Parts and joints as JSON:
-*-*-
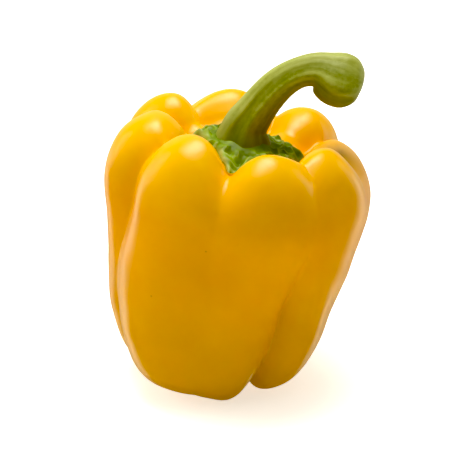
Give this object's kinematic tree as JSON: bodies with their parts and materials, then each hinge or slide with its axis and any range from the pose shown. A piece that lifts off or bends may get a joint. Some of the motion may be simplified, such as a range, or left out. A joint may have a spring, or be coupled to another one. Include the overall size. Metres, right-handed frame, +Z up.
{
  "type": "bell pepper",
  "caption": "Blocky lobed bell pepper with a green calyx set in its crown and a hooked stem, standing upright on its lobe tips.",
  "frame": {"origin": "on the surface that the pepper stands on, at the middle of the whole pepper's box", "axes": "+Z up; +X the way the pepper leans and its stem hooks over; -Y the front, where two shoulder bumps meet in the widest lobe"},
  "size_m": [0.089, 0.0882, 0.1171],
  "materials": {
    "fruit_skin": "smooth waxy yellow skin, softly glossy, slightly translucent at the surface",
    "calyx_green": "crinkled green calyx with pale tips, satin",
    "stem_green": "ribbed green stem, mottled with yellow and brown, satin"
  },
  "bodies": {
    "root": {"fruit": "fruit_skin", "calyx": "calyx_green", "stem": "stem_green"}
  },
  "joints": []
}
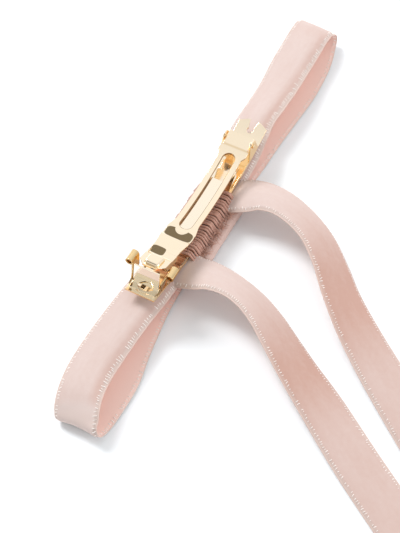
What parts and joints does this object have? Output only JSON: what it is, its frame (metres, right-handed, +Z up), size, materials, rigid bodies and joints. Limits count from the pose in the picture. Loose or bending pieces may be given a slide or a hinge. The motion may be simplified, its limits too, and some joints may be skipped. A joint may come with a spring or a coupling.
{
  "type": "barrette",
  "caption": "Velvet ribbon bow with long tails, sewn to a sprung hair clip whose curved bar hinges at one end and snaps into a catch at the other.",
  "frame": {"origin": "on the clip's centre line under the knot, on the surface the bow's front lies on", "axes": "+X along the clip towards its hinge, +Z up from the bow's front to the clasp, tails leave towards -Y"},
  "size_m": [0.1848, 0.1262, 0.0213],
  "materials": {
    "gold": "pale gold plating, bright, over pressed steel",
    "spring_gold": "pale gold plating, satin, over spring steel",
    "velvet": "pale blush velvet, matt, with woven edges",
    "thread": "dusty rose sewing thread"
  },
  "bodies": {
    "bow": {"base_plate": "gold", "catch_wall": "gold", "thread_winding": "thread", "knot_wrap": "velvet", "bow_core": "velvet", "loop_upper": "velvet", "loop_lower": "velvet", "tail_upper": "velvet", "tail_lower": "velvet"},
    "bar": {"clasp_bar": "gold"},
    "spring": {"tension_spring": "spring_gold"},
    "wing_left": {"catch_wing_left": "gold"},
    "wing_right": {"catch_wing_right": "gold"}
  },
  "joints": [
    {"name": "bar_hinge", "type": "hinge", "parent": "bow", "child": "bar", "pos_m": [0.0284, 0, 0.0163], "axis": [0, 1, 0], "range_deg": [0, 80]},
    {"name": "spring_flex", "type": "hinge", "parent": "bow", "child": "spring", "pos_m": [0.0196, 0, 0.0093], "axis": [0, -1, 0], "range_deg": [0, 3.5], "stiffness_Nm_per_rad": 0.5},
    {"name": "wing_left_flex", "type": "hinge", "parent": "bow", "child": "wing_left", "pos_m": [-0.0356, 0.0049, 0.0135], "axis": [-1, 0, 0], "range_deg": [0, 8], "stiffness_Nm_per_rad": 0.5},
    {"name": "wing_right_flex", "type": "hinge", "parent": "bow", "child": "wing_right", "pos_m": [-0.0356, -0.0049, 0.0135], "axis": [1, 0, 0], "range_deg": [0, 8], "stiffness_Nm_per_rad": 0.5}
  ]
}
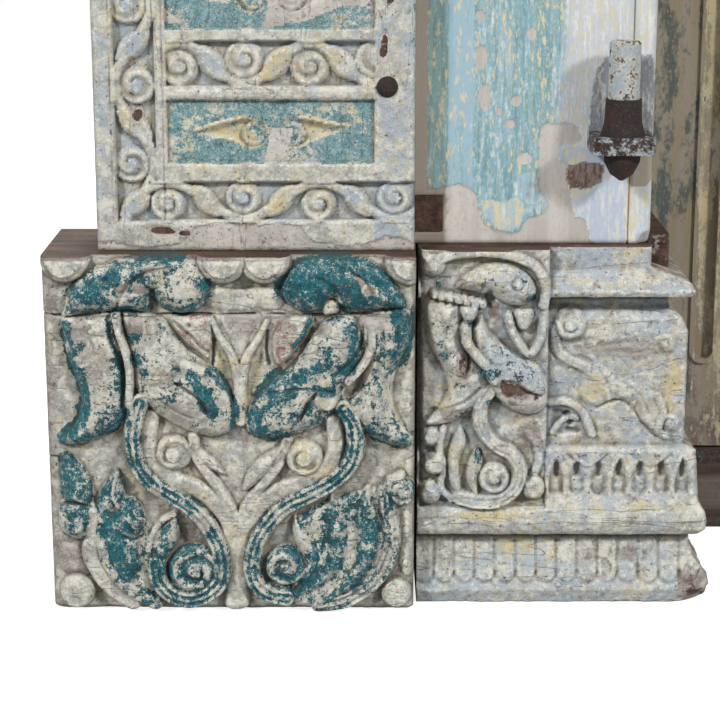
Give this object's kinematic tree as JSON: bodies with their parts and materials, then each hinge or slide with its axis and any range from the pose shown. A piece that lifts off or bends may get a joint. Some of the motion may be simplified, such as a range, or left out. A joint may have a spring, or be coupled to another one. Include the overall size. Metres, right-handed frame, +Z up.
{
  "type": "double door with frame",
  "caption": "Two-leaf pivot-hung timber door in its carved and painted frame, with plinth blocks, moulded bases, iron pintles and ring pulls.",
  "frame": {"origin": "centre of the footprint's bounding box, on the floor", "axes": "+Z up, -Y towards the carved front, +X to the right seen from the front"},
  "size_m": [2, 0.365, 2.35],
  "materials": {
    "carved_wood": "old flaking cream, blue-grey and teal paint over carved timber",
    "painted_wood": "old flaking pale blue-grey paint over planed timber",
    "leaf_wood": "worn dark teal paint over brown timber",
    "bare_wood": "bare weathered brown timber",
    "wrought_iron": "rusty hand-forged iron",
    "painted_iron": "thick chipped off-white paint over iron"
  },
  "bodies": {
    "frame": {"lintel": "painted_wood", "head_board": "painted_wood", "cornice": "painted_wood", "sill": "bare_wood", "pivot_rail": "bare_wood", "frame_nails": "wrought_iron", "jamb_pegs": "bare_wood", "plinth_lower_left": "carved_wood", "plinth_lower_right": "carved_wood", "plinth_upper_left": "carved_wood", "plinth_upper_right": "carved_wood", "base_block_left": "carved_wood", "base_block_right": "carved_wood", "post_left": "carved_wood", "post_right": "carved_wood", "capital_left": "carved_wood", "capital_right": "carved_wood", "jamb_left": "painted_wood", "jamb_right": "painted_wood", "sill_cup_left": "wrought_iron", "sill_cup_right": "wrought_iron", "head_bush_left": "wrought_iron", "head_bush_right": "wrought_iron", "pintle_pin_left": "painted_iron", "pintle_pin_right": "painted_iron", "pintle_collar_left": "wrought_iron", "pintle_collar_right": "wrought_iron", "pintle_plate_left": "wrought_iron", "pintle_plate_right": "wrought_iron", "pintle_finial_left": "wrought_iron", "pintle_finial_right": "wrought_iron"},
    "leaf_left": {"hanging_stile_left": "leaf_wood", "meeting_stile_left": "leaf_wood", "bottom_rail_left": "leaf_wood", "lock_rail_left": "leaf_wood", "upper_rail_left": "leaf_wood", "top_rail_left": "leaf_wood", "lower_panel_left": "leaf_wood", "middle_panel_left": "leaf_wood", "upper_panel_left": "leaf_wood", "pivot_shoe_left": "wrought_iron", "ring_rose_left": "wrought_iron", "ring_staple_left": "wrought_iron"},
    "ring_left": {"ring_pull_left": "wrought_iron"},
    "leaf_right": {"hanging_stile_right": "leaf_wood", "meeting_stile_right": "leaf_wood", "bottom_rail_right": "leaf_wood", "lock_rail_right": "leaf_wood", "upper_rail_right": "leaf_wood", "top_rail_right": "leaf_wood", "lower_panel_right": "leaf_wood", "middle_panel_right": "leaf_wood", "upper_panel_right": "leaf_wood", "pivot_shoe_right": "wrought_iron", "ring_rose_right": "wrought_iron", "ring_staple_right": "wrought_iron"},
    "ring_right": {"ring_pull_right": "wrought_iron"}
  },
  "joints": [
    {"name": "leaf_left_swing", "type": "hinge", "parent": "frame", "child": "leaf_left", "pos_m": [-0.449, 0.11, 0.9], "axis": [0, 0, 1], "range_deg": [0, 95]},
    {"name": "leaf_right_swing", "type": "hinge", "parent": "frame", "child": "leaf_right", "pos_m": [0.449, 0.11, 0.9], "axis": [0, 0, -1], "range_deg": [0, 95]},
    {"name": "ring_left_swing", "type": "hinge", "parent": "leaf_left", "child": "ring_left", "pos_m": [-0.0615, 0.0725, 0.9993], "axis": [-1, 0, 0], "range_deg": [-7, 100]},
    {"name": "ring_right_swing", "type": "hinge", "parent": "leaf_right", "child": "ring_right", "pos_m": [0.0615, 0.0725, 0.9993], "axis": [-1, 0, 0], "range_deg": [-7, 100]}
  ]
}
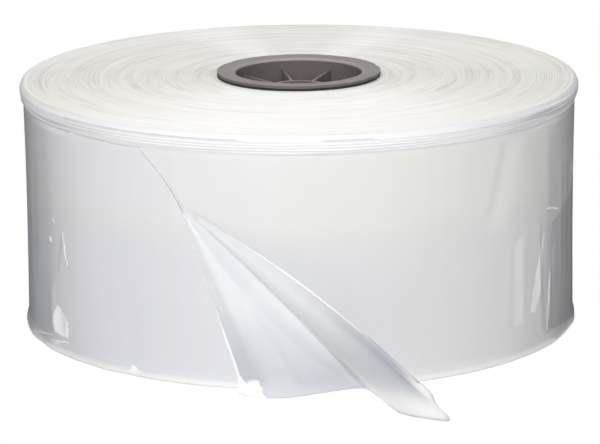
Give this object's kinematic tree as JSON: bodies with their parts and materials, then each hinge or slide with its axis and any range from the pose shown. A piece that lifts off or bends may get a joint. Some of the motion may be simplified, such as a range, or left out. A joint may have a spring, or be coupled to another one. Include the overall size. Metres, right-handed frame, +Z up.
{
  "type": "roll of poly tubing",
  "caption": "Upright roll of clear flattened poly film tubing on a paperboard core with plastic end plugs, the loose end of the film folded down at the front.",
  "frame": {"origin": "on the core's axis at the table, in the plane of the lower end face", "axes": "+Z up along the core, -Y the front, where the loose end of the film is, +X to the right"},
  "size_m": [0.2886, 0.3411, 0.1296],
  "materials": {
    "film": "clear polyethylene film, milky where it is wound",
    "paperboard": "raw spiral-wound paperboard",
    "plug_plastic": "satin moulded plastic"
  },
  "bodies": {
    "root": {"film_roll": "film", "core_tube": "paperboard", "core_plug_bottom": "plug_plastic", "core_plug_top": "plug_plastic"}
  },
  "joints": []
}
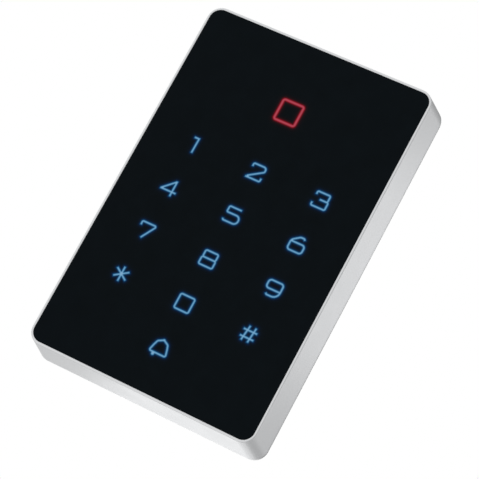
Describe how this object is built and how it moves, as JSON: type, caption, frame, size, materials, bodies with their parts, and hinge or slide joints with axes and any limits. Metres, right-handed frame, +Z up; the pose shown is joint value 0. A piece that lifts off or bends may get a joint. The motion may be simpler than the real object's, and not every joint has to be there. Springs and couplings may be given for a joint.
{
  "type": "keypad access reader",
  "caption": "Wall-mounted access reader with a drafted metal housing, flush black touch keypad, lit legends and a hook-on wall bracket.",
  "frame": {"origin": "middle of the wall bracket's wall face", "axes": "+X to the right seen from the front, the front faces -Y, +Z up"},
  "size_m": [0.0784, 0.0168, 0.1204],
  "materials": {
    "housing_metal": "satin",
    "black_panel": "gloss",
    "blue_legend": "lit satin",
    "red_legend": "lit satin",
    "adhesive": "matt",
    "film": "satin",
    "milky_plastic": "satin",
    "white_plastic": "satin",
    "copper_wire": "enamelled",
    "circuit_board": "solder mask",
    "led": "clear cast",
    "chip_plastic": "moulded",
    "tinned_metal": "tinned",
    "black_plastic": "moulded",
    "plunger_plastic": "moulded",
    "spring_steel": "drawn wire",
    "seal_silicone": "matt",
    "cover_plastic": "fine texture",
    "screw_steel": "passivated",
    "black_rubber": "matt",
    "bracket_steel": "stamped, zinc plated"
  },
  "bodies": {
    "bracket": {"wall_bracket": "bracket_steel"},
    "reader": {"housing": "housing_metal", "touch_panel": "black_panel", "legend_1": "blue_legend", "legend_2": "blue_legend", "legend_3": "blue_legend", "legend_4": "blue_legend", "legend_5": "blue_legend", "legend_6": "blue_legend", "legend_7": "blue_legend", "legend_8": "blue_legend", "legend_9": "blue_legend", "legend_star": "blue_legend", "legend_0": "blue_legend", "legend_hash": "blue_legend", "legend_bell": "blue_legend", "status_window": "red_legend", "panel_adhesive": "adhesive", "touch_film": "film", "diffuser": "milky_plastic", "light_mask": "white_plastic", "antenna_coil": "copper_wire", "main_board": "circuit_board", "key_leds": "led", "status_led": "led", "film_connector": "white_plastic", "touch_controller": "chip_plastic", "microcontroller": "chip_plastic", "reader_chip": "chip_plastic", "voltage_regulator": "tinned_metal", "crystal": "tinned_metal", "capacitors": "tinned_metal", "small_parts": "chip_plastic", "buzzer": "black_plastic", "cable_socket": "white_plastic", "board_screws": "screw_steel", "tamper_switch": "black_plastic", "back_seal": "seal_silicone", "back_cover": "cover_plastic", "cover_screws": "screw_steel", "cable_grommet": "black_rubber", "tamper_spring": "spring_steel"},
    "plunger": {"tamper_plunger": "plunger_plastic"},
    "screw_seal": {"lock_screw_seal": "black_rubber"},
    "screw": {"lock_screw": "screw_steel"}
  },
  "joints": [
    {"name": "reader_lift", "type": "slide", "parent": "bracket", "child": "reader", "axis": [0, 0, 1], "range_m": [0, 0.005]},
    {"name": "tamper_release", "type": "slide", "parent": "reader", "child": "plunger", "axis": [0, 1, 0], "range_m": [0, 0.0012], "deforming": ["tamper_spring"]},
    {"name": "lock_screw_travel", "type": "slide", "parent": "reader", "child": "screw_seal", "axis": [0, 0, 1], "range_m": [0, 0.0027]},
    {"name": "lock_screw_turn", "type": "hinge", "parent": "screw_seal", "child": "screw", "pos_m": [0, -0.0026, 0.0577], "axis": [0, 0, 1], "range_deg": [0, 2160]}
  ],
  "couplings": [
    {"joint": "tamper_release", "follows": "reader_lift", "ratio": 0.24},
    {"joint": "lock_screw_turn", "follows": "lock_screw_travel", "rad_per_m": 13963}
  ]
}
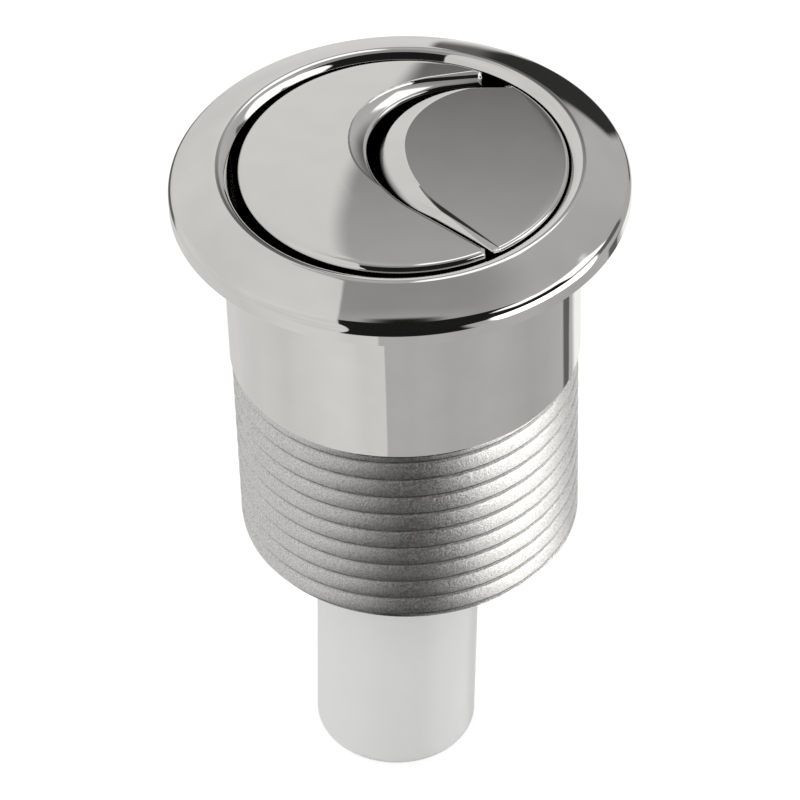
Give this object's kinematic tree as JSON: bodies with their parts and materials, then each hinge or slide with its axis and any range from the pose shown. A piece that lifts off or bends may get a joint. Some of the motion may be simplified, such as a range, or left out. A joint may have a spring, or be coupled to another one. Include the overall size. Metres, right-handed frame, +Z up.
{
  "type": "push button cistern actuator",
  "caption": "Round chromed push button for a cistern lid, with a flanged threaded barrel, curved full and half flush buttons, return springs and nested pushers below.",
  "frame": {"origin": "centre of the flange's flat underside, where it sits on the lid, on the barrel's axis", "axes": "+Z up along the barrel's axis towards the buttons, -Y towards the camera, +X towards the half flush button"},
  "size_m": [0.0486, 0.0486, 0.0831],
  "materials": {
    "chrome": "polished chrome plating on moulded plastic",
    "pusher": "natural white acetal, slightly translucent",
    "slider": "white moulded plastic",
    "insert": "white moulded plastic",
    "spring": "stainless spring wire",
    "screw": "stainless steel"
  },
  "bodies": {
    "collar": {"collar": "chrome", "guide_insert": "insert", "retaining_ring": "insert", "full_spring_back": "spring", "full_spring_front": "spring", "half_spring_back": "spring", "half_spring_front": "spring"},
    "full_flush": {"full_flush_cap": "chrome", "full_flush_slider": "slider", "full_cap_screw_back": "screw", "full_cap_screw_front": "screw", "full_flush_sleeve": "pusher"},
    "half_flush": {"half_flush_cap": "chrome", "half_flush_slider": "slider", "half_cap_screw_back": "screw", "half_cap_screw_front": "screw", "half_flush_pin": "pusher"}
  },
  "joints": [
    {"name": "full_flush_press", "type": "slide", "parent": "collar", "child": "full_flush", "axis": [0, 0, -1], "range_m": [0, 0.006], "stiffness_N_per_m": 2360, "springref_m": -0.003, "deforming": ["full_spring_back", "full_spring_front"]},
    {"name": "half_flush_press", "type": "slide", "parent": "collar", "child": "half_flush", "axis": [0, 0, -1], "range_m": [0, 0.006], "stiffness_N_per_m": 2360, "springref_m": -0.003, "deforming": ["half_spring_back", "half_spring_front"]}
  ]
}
-*-*-
#### [What this task involves]
State only how many lines in the material include "caption".

#### [Solution to this problem]
7